Each entry has to be copied exactly, with nothing missed.

- - - - - - -

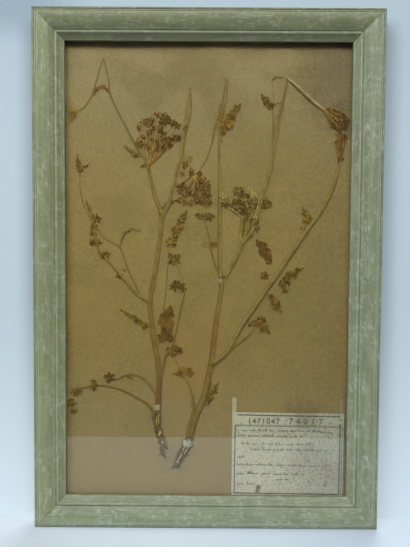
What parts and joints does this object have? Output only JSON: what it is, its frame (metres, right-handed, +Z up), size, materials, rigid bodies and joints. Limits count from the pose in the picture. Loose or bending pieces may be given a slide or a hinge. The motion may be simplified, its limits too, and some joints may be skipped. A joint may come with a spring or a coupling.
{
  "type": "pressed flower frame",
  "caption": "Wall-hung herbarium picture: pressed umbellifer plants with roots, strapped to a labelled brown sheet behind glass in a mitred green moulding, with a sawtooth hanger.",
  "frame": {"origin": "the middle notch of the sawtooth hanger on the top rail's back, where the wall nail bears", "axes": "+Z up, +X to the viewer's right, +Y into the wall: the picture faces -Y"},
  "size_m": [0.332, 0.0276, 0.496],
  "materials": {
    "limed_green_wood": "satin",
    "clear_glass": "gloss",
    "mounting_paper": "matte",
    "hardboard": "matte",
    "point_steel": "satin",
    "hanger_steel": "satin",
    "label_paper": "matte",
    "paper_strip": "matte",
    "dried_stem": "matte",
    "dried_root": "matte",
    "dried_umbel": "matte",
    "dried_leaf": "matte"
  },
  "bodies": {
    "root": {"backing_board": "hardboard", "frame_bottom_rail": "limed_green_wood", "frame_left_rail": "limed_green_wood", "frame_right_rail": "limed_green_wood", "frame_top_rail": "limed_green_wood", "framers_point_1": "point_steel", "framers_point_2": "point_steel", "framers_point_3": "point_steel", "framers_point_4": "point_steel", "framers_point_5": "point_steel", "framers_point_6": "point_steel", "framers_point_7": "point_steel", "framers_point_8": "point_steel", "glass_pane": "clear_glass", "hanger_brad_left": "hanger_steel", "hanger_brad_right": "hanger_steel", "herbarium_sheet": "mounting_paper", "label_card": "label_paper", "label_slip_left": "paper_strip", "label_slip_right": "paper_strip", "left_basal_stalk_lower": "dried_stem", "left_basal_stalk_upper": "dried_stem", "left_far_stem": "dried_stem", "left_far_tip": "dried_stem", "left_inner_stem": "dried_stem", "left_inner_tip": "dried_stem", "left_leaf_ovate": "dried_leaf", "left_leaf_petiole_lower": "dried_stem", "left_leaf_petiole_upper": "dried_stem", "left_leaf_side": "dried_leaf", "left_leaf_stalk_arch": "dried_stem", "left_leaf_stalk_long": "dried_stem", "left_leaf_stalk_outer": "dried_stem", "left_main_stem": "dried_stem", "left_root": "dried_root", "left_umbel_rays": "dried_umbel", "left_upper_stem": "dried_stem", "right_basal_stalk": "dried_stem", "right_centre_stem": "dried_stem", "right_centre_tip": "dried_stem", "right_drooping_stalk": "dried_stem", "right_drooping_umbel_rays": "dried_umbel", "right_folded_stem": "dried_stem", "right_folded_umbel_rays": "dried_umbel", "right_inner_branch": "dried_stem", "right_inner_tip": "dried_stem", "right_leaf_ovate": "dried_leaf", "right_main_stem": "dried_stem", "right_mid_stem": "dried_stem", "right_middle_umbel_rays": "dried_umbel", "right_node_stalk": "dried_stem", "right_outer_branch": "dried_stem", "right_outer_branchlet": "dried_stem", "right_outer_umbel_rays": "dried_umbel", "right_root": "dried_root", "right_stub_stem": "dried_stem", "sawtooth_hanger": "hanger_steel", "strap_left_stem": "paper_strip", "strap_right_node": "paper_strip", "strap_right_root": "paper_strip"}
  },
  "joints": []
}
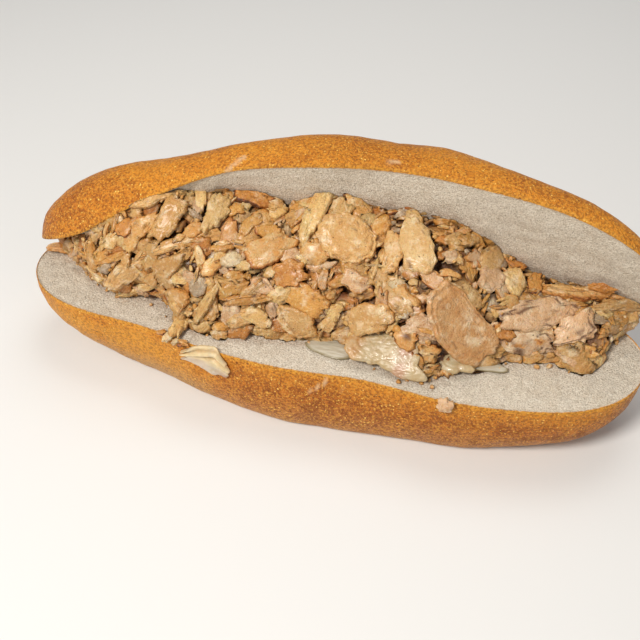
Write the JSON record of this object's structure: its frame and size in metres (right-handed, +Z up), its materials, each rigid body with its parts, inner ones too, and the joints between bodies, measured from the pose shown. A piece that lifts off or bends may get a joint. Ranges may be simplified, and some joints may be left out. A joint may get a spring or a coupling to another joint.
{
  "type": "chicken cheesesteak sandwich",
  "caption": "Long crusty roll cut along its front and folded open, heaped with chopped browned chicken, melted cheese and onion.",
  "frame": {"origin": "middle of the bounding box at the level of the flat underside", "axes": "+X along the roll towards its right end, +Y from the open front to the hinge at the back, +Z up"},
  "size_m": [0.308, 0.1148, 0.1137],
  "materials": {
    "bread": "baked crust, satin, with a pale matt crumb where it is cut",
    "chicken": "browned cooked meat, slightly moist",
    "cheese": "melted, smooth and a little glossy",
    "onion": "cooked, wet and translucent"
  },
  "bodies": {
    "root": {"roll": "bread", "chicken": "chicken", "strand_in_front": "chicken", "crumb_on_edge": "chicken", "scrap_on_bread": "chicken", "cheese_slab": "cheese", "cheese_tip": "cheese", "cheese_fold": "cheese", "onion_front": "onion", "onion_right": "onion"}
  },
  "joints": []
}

- - - - - - -

### Complete output
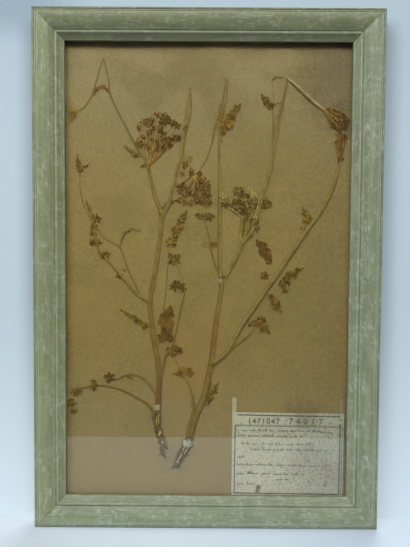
What parts and joints does this object have? Output only JSON: what it is, its frame (metres, right-handed, +Z up), size, materials, rigid bodies and joints. Limits count from the pose in the picture. Loose or bending pieces may be given a slide or a hinge. The motion may be simplified, its limits too, and some joints may be skipped. A joint may come with a spring or a coupling.
{
  "type": "pressed flower frame",
  "caption": "Wall-hung herbarium picture: pressed umbellifer plants with roots, strapped to a labelled brown sheet behind glass in a mitred green moulding, with a sawtooth hanger.",
  "frame": {"origin": "the middle notch of the sawtooth hanger on the top rail's back, where the wall nail bears", "axes": "+Z up, +X to the viewer's right, +Y into the wall: the picture faces -Y"},
  "size_m": [0.332, 0.0276, 0.496],
  "materials": {
    "limed_green_wood": "satin",
    "clear_glass": "gloss",
    "mounting_paper": "matte",
    "hardboard": "matte",
    "point_steel": "satin",
    "hanger_steel": "satin",
    "label_paper": "matte",
    "paper_strip": "matte",
    "dried_stem": "matte",
    "dried_root": "matte",
    "dried_umbel": "matte",
    "dried_leaf": "matte"
  },
  "bodies": {
    "root": {"backing_board": "hardboard", "frame_bottom_rail": "limed_green_wood", "frame_left_rail": "limed_green_wood", "frame_right_rail": "limed_green_wood", "frame_top_rail": "limed_green_wood", "framers_point_1": "point_steel", "framers_point_2": "point_steel", "framers_point_3": "point_steel", "framers_point_4": "point_steel", "framers_point_5": "point_steel", "framers_point_6": "point_steel", "framers_point_7": "point_steel", "framers_point_8": "point_steel", "glass_pane": "clear_glass", "hanger_brad_left": "hanger_steel", "hanger_brad_right": "hanger_steel", "herbarium_sheet": "mounting_paper", "label_card": "label_paper", "label_slip_left": "paper_strip", "label_slip_right": "paper_strip", "left_basal_stalk_lower": "dried_stem", "left_basal_stalk_upper": "dried_stem", "left_far_stem": "dried_stem", "left_far_tip": "dried_stem", "left_inner_stem": "dried_stem", "left_inner_tip": "dried_stem", "left_leaf_ovate": "dried_leaf", "left_leaf_petiole_lower": "dried_stem", "left_leaf_petiole_upper": "dried_stem", "left_leaf_side": "dried_leaf", "left_leaf_stalk_arch": "dried_stem", "left_leaf_stalk_long": "dried_stem", "left_leaf_stalk_outer": "dried_stem", "left_main_stem": "dried_stem", "left_root": "dried_root", "left_umbel_rays": "dried_umbel", "left_upper_stem": "dried_stem", "right_basal_stalk": "dried_stem", "right_centre_stem": "dried_stem", "right_centre_tip": "dried_stem", "right_drooping_stalk": "dried_stem", "right_drooping_umbel_rays": "dried_umbel", "right_folded_stem": "dried_stem", "right_folded_umbel_rays": "dried_umbel", "right_inner_branch": "dried_stem", "right_inner_tip": "dried_stem", "right_leaf_ovate": "dried_leaf", "right_main_stem": "dried_stem", "right_mid_stem": "dried_stem", "right_middle_umbel_rays": "dried_umbel", "right_node_stalk": "dried_stem", "right_outer_branch": "dried_stem", "right_outer_branchlet": "dried_stem", "right_outer_umbel_rays": "dried_umbel", "right_root": "dried_root", "right_stub_stem": "dried_stem", "sawtooth_hanger": "hanger_steel", "strap_left_stem": "paper_strip", "strap_right_node": "paper_strip", "strap_right_root": "paper_strip"}
  },
  "joints": []
}
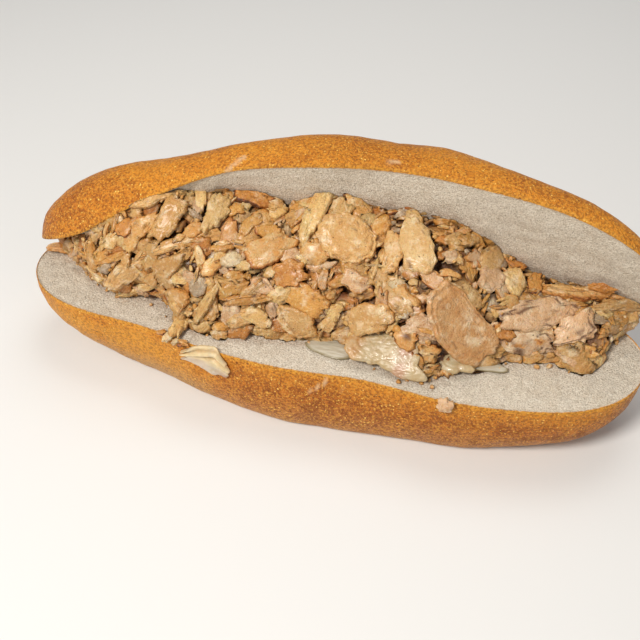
Write the JSON record of this object's structure: its frame and size in metres (right-handed, +Z up), its materials, each rigid body with its parts, inner ones too, and the joints between bodies, measured from the pose shown. A piece that lifts off or bends may get a joint. Ranges may be simplified, and some joints may be left out. A joint may get a spring or a coupling to another joint.
{
  "type": "chicken cheesesteak sandwich",
  "caption": "Long crusty roll cut along its front and folded open, heaped with chopped browned chicken, melted cheese and onion.",
  "frame": {"origin": "middle of the bounding box at the level of the flat underside", "axes": "+X along the roll towards its right end, +Y from the open front to the hinge at the back, +Z up"},
  "size_m": [0.308, 0.1148, 0.1137],
  "materials": {
    "bread": "baked crust, satin, with a pale matt crumb where it is cut",
    "chicken": "browned cooked meat, slightly moist",
    "cheese": "melted, smooth and a little glossy",
    "onion": "cooked, wet and translucent"
  },
  "bodies": {
    "root": {"roll": "bread", "chicken": "chicken", "strand_in_front": "chicken", "crumb_on_edge": "chicken", "scrap_on_bread": "chicken", "cheese_slab": "cheese", "cheese_tip": "cheese", "cheese_fold": "cheese", "onion_front": "onion", "onion_right": "onion"}
  },
  "joints": []
}